Why those California fires signal deadly climate change

Global heating has worsened California’s wildfire season by causing dryer weather. This illustration depicting the hazy, orange skies above much of the American West is just one consequence of this natural disaster. Illustration by Anna Iorfino/The Daily Campus.

Global heating has worsened California’s wildfire season by causing dryer weather, leading forests to become more flammable, meaning that, like it or not, climate change is real. The Sept. 5 fires blazing through California were said to start after a gender-reveal party used a “smoke-generating pyrotechnic device”. Arson and negligence have long had a history in California’s forest fires, but it is climate change that has further fueled their dangers. 

With higher temperatures comes dryer weather. California’s heavy droughts have left millions of dead trees throughout its landscape. Add that with August lightning storms and no rain and you can get yourself some pretty hefty wildfires and, despite being a common part of the state’s history, those California fires are just going to keep getting worse as temperatures rise. In fact, the Northern Hemisphere just had its hottest summer with hurricanes and record heat waves. This apparent global heating trend is something that began in the industrial revolution, rising due to humans beginning to release greenhouse gases such as carbon dioxide and methane, to name a couple. 

Indigenous Californian populations managed forests for millenia without these problems — they had a completely different system of land management. Many factors can come into play when discussing climate. Some can be attributed to poor management, as President Trump claimed about the California forest fires, but it is the devastation left behind that is up to question. Events such as these are further driven to destruction by humans having a negative impact on nature. When we contribute to global warming we are also indirectly contributing to the spread of disasters such as these that have not just destroyed homes, but taken lives. 

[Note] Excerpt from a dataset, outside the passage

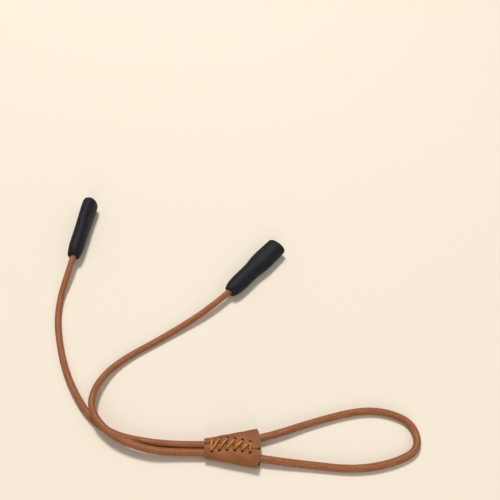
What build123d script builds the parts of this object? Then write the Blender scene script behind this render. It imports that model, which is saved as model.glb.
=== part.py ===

If the apocalyptic hazy, orange skies over California weren’t enough to scare you then just think about the fact that rising temperatures like this are not just impacting warmer areas on Earth but also places like the Arctic where 95% of the “oldest and thickest ice has declined.” This could lead to colder winters and hotter summers since the Arctic serves somewhat as a balance between the sun and Earth. Global warming damages crops and hurts wildlife, not just in America, but all over the world. If it is not tackled then it could lead to higher prices in food as agriculture becomes more vulnerable to poor weather, not to mention that a number of animals will face extinction as their homes are destroyed by the effects of climate change. 

Climate change should not be every country’s priority. Some nations are already struggling with their economies or poverty issues to care about what happens to the world around them, but in America, climate change is a human rights issue. It should be something that everybody should care about because change has the ability to start here even if it cannot start elsewhere. The United States contributes about 15% of the world’s CO2 emissions, second only to China with 28% and first if considering carbon emissions when measured per capita. We are part of the problem, a big part. 

With just 12 years left, climate change is at a point where limiting its effects is our best option. So, what can you do? You can petition, or advocate, or, most importantly of all, you can vote. We need leadership at the federal level to address climate issues. Voting is a way for people who are willing to bring a change to have a voice. The United States withdrew from the Paris Agreement on June 1, 2017 due to the belief that the economy is more important than the future of billions of people. In a few years, money won’t even matter in a dead man’s world; you will probably be buying clean oxygen from a can or fighting someone for some safe drinking water.